**Written exercise:** Among the entries below, find the line with "add_pull(looks, home, cutters)", then quote it and each following line up to and including the line with "for member in", and nothing else.

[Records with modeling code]
'''

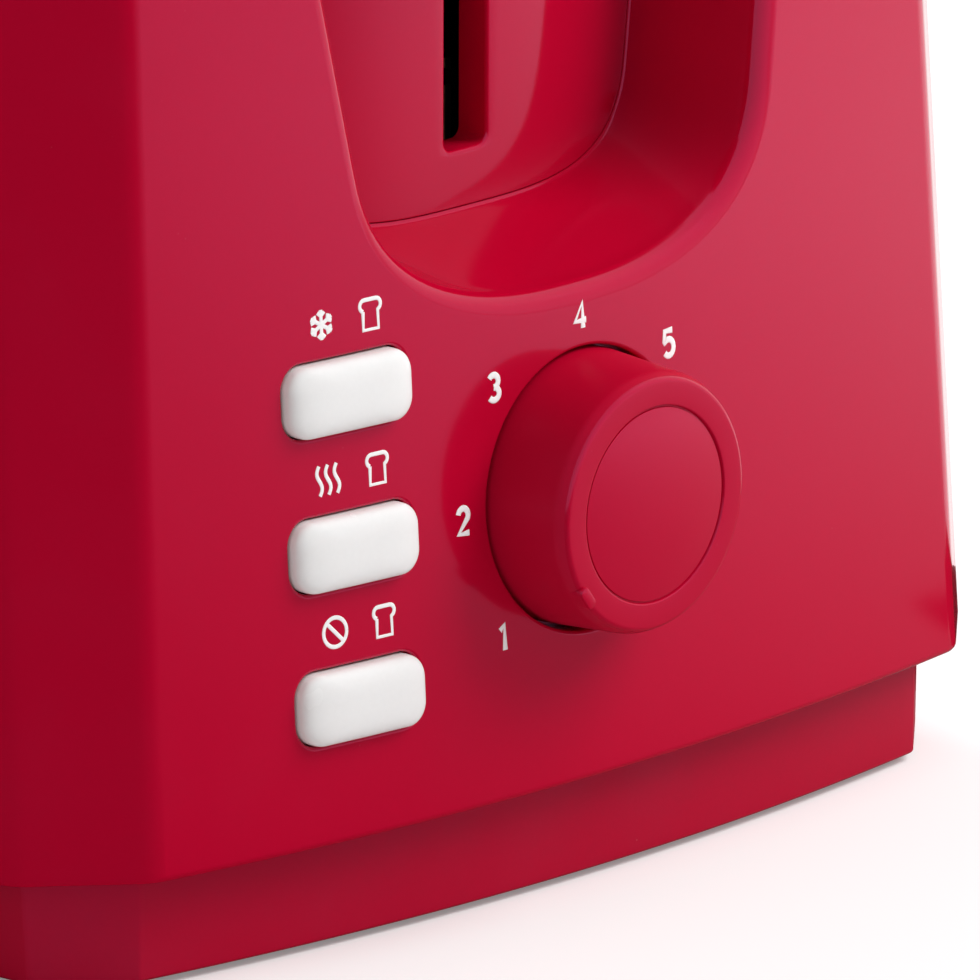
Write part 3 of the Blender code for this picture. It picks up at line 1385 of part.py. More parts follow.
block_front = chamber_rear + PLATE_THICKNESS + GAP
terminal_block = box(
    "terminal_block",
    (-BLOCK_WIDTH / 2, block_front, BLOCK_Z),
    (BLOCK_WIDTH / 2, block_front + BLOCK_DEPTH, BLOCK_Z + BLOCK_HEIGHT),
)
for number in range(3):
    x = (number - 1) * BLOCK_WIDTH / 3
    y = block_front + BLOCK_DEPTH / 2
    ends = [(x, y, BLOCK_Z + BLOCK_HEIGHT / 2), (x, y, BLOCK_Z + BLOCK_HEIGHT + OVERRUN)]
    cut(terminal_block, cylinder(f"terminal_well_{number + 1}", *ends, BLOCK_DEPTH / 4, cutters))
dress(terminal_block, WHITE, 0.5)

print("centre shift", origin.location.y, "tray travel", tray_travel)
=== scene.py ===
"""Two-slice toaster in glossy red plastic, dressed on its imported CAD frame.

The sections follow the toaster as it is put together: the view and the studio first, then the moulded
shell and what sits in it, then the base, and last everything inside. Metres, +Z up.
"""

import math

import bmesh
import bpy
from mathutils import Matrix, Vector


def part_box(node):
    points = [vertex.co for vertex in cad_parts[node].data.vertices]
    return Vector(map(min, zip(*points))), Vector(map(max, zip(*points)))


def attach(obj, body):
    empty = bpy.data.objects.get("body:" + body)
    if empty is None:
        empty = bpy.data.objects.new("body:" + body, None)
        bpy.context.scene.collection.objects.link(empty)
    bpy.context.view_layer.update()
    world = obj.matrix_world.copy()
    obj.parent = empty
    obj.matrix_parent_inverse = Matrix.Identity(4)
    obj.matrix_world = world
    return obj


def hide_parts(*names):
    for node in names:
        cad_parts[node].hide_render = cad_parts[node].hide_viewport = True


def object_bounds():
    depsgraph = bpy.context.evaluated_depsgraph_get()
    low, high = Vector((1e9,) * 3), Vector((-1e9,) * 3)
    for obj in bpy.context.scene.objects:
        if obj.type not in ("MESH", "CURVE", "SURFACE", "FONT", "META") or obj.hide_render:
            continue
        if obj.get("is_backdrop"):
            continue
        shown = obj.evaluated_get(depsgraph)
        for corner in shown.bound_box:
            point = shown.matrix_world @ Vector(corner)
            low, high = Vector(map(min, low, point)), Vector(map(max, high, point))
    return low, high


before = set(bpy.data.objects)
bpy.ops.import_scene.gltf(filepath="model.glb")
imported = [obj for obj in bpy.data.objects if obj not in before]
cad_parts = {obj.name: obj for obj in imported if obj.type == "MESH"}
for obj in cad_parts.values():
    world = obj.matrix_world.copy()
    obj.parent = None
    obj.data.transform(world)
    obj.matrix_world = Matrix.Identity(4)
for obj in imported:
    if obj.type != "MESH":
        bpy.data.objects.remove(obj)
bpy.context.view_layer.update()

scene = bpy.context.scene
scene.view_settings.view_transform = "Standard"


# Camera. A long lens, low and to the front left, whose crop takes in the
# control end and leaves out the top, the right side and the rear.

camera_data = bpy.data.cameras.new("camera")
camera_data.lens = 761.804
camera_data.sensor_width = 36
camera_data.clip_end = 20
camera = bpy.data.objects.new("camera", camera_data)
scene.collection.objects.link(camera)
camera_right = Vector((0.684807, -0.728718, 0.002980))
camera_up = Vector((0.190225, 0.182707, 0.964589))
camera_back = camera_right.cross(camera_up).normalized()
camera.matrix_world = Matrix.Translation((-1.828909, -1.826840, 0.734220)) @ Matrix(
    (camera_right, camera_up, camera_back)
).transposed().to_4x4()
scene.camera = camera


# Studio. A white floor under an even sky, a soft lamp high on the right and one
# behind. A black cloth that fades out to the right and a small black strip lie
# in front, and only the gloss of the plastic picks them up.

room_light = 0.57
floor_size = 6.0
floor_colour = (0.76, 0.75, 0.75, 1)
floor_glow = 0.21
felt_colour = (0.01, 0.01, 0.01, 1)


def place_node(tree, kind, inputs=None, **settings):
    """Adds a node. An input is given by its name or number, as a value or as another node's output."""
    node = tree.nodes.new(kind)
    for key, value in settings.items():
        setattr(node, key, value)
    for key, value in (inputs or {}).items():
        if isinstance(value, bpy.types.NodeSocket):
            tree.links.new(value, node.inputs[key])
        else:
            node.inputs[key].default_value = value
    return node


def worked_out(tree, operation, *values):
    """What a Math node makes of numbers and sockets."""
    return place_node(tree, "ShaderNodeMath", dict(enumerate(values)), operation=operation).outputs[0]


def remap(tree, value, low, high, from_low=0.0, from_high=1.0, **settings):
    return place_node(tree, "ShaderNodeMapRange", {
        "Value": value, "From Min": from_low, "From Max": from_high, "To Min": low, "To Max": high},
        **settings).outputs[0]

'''
'''

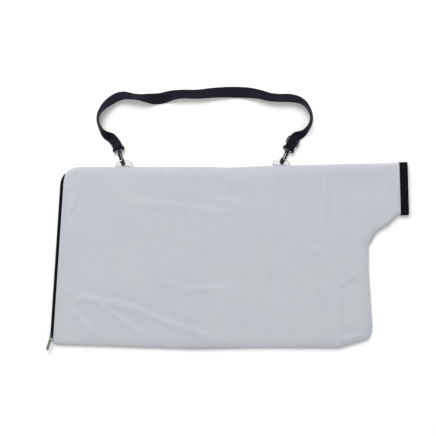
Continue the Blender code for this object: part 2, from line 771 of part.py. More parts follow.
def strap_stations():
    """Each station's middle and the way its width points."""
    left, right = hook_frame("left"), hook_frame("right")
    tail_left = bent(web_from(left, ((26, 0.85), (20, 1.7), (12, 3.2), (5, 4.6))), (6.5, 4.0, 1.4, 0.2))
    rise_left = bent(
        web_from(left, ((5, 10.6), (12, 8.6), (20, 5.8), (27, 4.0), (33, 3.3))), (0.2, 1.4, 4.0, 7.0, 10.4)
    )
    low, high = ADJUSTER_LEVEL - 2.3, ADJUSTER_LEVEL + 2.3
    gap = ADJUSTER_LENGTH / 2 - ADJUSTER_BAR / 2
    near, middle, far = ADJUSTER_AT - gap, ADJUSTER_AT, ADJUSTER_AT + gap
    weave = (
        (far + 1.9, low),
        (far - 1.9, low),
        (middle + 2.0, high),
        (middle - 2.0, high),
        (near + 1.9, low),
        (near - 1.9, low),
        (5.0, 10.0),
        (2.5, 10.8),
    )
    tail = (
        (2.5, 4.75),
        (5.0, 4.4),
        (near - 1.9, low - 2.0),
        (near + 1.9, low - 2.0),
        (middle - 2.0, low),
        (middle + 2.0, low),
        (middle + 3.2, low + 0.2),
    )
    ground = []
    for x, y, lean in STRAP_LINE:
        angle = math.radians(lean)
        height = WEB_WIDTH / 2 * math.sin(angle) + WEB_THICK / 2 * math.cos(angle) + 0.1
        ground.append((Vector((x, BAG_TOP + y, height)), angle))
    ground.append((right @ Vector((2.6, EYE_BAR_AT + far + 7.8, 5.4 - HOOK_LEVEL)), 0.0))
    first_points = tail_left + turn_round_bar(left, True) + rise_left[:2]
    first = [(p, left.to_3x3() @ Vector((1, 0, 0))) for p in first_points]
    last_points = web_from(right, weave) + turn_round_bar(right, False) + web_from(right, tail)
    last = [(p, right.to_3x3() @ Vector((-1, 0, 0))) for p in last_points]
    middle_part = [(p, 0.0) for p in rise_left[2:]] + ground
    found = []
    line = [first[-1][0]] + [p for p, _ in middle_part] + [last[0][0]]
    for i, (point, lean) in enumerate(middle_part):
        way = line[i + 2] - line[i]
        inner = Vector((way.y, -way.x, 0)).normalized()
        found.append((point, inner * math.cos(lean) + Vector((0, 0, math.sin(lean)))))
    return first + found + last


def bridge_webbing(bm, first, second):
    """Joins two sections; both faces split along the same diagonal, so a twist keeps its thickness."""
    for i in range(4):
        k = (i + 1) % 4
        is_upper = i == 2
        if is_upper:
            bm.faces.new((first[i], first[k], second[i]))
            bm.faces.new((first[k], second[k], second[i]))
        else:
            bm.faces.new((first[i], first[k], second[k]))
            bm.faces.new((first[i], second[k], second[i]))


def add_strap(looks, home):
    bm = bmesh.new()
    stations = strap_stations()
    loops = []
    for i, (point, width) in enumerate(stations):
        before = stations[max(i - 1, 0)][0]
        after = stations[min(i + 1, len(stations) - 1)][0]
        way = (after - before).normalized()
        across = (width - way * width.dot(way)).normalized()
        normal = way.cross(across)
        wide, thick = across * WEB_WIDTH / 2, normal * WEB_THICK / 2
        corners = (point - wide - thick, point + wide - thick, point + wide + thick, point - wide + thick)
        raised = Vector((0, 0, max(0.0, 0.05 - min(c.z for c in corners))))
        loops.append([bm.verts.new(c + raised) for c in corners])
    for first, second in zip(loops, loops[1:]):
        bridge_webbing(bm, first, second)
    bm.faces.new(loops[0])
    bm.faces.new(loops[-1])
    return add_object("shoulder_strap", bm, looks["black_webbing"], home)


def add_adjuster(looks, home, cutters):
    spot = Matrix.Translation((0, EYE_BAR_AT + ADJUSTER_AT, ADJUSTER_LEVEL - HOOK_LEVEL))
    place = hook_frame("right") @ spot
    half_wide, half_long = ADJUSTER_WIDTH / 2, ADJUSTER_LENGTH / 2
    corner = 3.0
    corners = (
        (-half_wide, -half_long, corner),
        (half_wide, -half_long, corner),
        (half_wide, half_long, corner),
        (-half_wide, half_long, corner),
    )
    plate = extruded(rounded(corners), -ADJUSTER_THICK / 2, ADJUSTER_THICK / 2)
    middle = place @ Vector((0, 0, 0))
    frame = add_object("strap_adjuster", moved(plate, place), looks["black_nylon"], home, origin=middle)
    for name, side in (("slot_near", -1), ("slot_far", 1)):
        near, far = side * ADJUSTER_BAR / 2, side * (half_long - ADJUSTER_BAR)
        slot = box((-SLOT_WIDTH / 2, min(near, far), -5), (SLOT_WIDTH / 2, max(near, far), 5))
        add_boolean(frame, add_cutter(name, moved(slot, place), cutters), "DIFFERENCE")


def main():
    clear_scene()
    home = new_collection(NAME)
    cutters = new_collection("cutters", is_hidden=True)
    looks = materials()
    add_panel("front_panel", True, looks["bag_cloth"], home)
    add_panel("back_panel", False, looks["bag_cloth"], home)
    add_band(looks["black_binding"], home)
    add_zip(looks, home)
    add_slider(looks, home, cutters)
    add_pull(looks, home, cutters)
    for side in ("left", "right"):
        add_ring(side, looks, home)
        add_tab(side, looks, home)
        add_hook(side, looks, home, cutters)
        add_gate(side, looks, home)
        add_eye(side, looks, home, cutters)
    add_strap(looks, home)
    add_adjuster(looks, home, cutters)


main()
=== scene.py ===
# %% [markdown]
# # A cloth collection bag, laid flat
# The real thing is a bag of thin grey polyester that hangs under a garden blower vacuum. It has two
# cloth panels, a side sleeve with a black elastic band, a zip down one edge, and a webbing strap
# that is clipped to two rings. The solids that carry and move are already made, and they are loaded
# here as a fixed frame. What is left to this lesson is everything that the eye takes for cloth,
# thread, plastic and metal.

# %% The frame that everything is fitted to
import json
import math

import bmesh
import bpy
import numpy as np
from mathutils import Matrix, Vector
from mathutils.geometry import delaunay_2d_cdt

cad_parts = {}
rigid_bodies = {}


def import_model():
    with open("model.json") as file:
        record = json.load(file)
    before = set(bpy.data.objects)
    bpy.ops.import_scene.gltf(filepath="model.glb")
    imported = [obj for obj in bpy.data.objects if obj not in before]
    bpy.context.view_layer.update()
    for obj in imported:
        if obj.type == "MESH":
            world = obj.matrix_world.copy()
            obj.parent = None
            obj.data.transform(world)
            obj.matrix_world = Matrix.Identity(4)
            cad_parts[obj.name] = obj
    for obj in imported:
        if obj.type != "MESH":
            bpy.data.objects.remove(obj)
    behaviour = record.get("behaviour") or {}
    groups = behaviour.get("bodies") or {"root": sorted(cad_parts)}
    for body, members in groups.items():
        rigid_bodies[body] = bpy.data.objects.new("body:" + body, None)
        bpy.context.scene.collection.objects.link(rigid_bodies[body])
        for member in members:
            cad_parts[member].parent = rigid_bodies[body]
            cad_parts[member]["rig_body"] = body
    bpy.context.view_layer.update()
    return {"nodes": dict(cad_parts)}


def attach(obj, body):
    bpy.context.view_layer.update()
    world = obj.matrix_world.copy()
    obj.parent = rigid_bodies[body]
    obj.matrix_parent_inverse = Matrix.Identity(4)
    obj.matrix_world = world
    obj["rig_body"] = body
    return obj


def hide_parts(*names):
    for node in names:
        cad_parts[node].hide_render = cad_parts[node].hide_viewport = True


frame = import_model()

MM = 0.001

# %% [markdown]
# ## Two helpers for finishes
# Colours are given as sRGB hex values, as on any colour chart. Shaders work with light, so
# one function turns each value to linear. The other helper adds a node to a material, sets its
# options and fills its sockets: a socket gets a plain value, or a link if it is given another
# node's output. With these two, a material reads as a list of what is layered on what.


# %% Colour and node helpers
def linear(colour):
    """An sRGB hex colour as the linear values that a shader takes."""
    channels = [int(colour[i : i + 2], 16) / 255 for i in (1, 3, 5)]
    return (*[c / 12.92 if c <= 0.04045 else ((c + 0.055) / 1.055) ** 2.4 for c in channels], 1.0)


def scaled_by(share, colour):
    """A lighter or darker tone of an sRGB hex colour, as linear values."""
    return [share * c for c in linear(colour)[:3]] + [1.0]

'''

**Output of the task:**
    add_pull(looks, home, cutters)
    for side in ("left", "right"):
        add_ring(side, looks, home)
        add_tab(side, looks, home)
        add_hook(side, looks, home, cutters)
        add_gate(side, looks, home)
        add_eye(side, looks, home, cutters)
    add_strap(looks, home)
    add_adjuster(looks, home, cutters)


main()
=== scene.py ===
# %% [markdown]
# # A cloth collection bag, laid flat
# The real thing is a bag of thin grey polyester that hangs under a garden blower vacuum. It has two
# cloth panels, a side sleeve with a black elastic band, a zip down one edge, and a webbing strap
# that is clipped to two rings. The solids that carry and move are already made, and they are loaded
# here as a fixed frame. What is left to this lesson is everything that the eye takes for cloth,
# thread, plastic and metal.

# %% The frame that everything is fitted to
import json
import math

import bmesh
import bpy
import numpy as np
from mathutils import Matrix, Vector
from mathutils.geometry import delaunay_2d_cdt

cad_parts = {}
rigid_bodies = {}


def import_model():
    with open("model.json") as file:
        record = json.load(file)
    before = set(bpy.data.objects)
    bpy.ops.import_scene.gltf(filepath="model.glb")
    imported = [obj for obj in bpy.data.objects if obj not in before]
    bpy.context.view_layer.update()
    for obj in imported:
        if obj.type == "MESH":
            world = obj.matrix_world.copy()
            obj.parent = None
            obj.data.transform(world)
            obj.matrix_world = Matrix.Identity(4)
            cad_parts[obj.name] = obj
    for obj in imported:
        if obj.type != "MESH":
            bpy.data.objects.remove(obj)
    behaviour = record.get("behaviour") or {}
    groups = behaviour.get("bodies") or {"root": sorted(cad_parts)}
    for body, members in groups.items():
        rigid_bodies[body] = bpy.data.objects.new("body:" + body, None)
        bpy.context.scene.collection.objects.link(rigid_bodies[body])
        for member in members:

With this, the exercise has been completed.